⟨

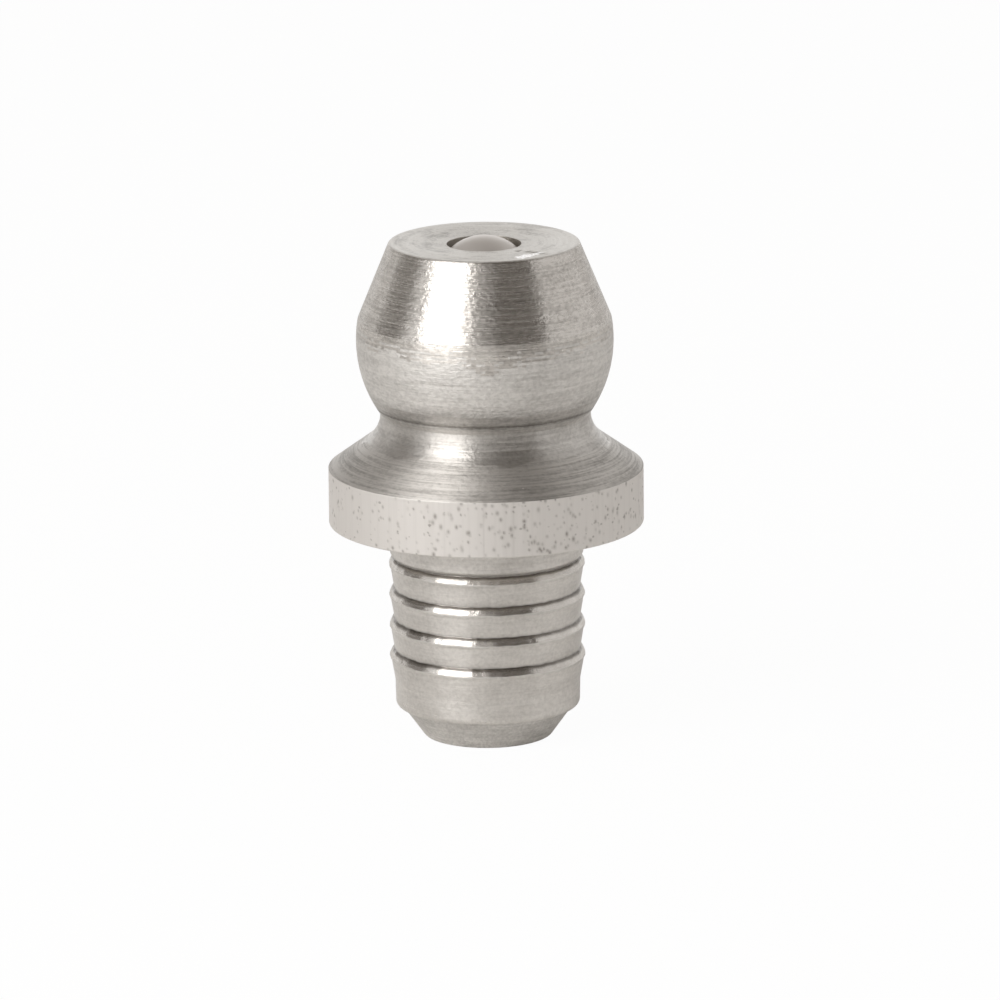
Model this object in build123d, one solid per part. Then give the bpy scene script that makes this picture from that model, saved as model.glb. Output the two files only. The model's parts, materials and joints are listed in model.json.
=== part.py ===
from build123d import *
import os
from math import cos, radians, sin, sqrt, tan

# Drive-in grease nipple with a ball check. Its body is turned from stainless bar and pressed into a
# plain hole. A steel ball closes the hole in its top face, held up by a coil spring that the
# rolled-in end of the shank keeps in.
# Millimetres and degrees. The axis is Z, +Z points towards the head that the grease gun grips, and
# the origin is on the axis in the plane of the collar's underside, which seats on the host.

# Collar, as wide as the bar it is turned from, and the flare above it
collar_r = 4.0
collar_height = 1.43
flare_half_angle = 54.3
neck_r = 2.665
neck_blend = 0.85

# Head: a ball-shaped body with a steep cone on top, which leads the coupler's jaws over it
head_r = 3.26
head_centre_z = 4.73
head_top_z = 7.24
top_face_r = 2.41
head_cone_half_angle = 22.3

# Shank: a plain stretch, then barbs that let it in and not out, then a pilot
plain_r = 2.46
plain_end_z = -0.80
crest_r = 2.49
root_r = 2.37
barb_count = 4
first_crest_z = -1.08
barb_pitch = 0.80
crest_land = 0.04
flank_height = 0.185
shoulder_r = 2.435
shoulder_height = 0.12
lip_r = 2.455
lip_drop = 0.10
pilot_start_z = -4.10
pilot_end_z = -4.80
pilot_r = 2.36
pilot_taper = 0.015

# Nose, rolled inwards over the spring
nose_root_r = 2.18
nose_end_r = 1.62
nose_end_z = -5.58
nose_half_angle = 34.0
lip_opening_r = 0.95

# Bore: an orifice in the top face, a coined conical seat, and a long drilled hole
orifice_r = 0.94
seat_half_angle = 40.0
bore_r = 1.45
bore_end_z = -4.75

# Check ball and spring
ball_r = 1.25
ball_depth = 1.10
seat_gap = 0.01
spring_wire_r = 0.15
spring_r = 1.10
spring_turns = 15
spring_gap = 0.01

# Small rounds left by the tool's nose and by deburring
top_edge_round = 0.09
collar_edge_round = 0.05
under_collar_round = 0.10
pilot_end_round = 0.12
nose_end_round = 0.12

# The ball touches its seat where the seat's cone is tangent to it, less a running gap
ball_z = head_top_z - ball_depth
touch_r = (ball_r + seat_gap) * cos(radians(seat_half_angle))
touch_z = ball_z + (ball_r + seat_gap) * sin(radians(seat_half_angle))
seat_slope = tan(radians(seat_half_angle))
seat_top_z = touch_z + (touch_r - orifice_r) / seat_slope
seat_foot_z = seat_top_z - (bore_r - orifice_r) / seat_slope

# The spring stands in the rolled-in end and reaches up to the ball
lip_slope = tan(radians(nose_half_angle))
lip_top_z = bore_end_z - (bore_r - lip_opening_r) / lip_slope
spring_outer_r = spring_r + spring_wire_r
spring_foot_z = bore_end_z - (bore_r - spring_outer_r) / lip_slope + spring_gap
reach = ball_r + spring_wire_r + spring_gap
spring_head_z = ball_z - sqrt(reach**2 - spring_r**2)


def barb_points():
    """The barbs' outline from the top down: a flank in two slopes out to each crest, whose lip drops to
    a land that tapers in to the next root."""
    points = []
    for i in range(barb_count):
        crest_z = first_crest_z - i * barb_pitch
        points.append((root_r, crest_z + flank_height))
        points.append((shoulder_r, crest_z + shoulder_height))
        points.append((crest_r, crest_z))
        points.append((crest_r, crest_z - crest_land))
        points.append((lip_r, crest_z - lip_drop))
    return points


def head_cone_foot():
    """Where the head's cone runs out on its ball shape: the lower crossing of the line and the circle."""
    rise = tan(radians(head_cone_half_angle))
    above = head_top_z - head_centre_z
    # (top_face_r + rise * depth)^2 + (above - depth)^2 = head_r^2, with depth counted from the top face
    square = 1 + rise**2
    half_linear = top_face_r * rise - above
    constant = top_face_r**2 + above**2 - head_r**2
    depth = (sqrt(half_linear**2 - square * constant) - half_linear) / square
    return (top_face_r + rise * depth, head_top_z - depth)


def make_body():
    """The body's half section turned about Z."""
    cone_foot = head_cone_foot()
    neck_top_z = head_centre_z - sqrt(head_r**2 - neck_r**2)
    neck_foot_z = collar_height + (collar_r - neck_r) / tan(radians(flare_half_angle))
    below_head = [
        (neck_r, neck_top_z),
        (neck_r, neck_foot_z),
        (collar_r, collar_height),
        (collar_r, 0),
        (plain_r, 0),
        (plain_r, plain_end_z),
        *barb_points(),
        (pilot_r, pilot_start_z),
        (pilot_r - pilot_taper, pilot_end_z),
        (nose_root_r, pilot_end_z),
        (nose_end_r, nose_end_z),
        (lip_opening_r, nose_end_z),
        (lip_opening_r, lip_top_z),
        (bore_r, bore_end_z),
        (bore_r, seat_foot_z),
        (orifice_r, seat_top_z),
        (orifice_r, head_top_z),
        (top_face_r, head_top_z),
        cone_foot,
    ]
    rounds = [
        ((top_face_r, head_top_z), top_edge_round),
        ((neck_r, neck_foot_z), neck_blend),
        ((collar_r, collar_height), collar_edge_round),
        ((collar_r, 0), collar_edge_round),
        ((plain_r, 0), under_collar_round),
        ((pilot_r - pilot_taper, pilot_end_z), pilot_end_round),
        ((nose_end_r, nose_end_z), nose_end_round),
    ]
    with BuildPart() as body:
        with BuildSketch(Plane.XZ) as section:
            with BuildLine():
                Polyline(*below_head)
                ThreePointArc(cone_foot, (head_r, head_centre_z), (neck_r, neck_top_z))
            make_face()
            for (r, z), radius in rounds:
                fillet(section.vertices().sort_by_distance((r, z, 0))[0], radius)
        revolve(axis=Axis.Z)
    return body.part


def make_ball():
    """The check ball at rest on its seat."""
    return Pos(0, 0, ball_z) * Sphere(ball_r)


def make_spring():
    """A coil spring with both ends ground flat."""
    low, high = spring_foot_z + spring_wire_r, spring_head_z
    path = Helix((high - low) / spring_turns, high - low, spring_r, center=(0, 0, low))
    wire = Plane(origin=path @ 0, z_dir=path % 0) * Circle(spring_wire_r)
    coil = sweep(wire, path=path, is_frenet=True)
    length = spring_head_z - spring_foot_z
    ends_cut = Pos(0, 0, spring_foot_z) * Cylinder(
        spring_outer_r + spring_wire_r, length + spring_wire_r, align=(Align.CENTER, Align.CENTER, Align.MIN)
    )
    return coil & ends_cut


os.makedirs("parts", exist_ok=True)
export_step(make_body(), "parts/nipple_body.step")
export_step(make_ball(), "parts/check_ball.step")
export_step(make_spring(), "parts/check_spring.step")
print("spring from", round(spring_foot_z, 3), "to", round(spring_head_z + spring_wire_r, 3))
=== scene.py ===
import json
import math

import bpy
import numpy as np
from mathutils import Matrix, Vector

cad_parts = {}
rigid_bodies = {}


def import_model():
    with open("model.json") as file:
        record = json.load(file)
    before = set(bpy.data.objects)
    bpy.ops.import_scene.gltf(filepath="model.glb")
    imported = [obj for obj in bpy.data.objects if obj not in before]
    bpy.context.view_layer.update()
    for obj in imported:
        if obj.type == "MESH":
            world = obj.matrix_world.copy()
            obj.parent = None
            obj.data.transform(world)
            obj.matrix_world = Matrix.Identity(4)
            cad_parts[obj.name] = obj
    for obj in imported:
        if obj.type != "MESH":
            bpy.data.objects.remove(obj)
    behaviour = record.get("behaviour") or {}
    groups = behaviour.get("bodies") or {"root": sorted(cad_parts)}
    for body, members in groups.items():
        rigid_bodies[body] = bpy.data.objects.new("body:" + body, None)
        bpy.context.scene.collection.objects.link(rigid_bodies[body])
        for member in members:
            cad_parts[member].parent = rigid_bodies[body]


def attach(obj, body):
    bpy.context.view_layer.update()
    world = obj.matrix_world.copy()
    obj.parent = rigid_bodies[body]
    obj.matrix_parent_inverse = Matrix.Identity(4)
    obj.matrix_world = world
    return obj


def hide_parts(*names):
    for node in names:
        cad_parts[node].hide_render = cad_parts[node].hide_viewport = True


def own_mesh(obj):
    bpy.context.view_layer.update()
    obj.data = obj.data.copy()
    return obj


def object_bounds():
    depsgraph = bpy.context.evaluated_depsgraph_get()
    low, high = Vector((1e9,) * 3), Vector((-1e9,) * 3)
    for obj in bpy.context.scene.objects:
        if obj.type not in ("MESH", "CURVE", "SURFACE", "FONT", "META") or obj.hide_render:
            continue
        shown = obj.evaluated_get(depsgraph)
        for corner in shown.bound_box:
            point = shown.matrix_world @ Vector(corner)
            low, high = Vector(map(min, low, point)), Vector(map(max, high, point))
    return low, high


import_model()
cadLow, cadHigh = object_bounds()

# A drive-in grease nipple in stainless steel. Sizes are in mm, and mm turns them into metres.
# The axis is Z and the collar's underside is at z = 0.
mm = 0.001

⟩

**WHAT YOU SHOULD DO:** Retype verbatim the lines that run from the line containing "return body.part" to the line containing "obj.data.transform(world)", both inclusive, and no others.

**RESPONSE:**
    return body.part


def make_ball():
    """The check ball at rest on its seat."""
    return Pos(0, 0, ball_z) * Sphere(ball_r)


def make_spring():
    """A coil spring with both ends ground flat."""
    low, high = spring_foot_z + spring_wire_r, spring_head_z
    path = Helix((high - low) / spring_turns, high - low, spring_r, center=(0, 0, low))
    wire = Plane(origin=path @ 0, z_dir=path % 0) * Circle(spring_wire_r)
    coil = sweep(wire, path=path, is_frenet=True)
    length = spring_head_z - spring_foot_z
    ends_cut = Pos(0, 0, spring_foot_z) * Cylinder(
        spring_outer_r + spring_wire_r, length + spring_wire_r, align=(Align.CENTER, Align.CENTER, Align.MIN)
    )
    return coil & ends_cut


os.makedirs("parts", exist_ok=True)
export_step(make_body(), "parts/nipple_body.step")
export_step(make_ball(), "parts/check_ball.step")
export_step(make_spring(), "parts/check_spring.step")
print("spring from", round(spring_foot_z, 3), "to", round(spring_head_z + spring_wire_r, 3))
=== scene.py ===
import json
import math

import bpy
import numpy as np
from mathutils import Matrix, Vector

cad_parts = {}
rigid_bodies = {}


def import_model():
    with open("model.json") as file:
        record = json.load(file)
    before = set(bpy.data.objects)
    bpy.ops.import_scene.gltf(filepath="model.glb")
    imported = [obj for obj in bpy.data.objects if obj not in before]
    bpy.context.view_layer.update()
    for obj in imported:
        if obj.type == "MESH":
            world = obj.matrix_world.copy()
            obj.parent = None
            obj.data.transform(world)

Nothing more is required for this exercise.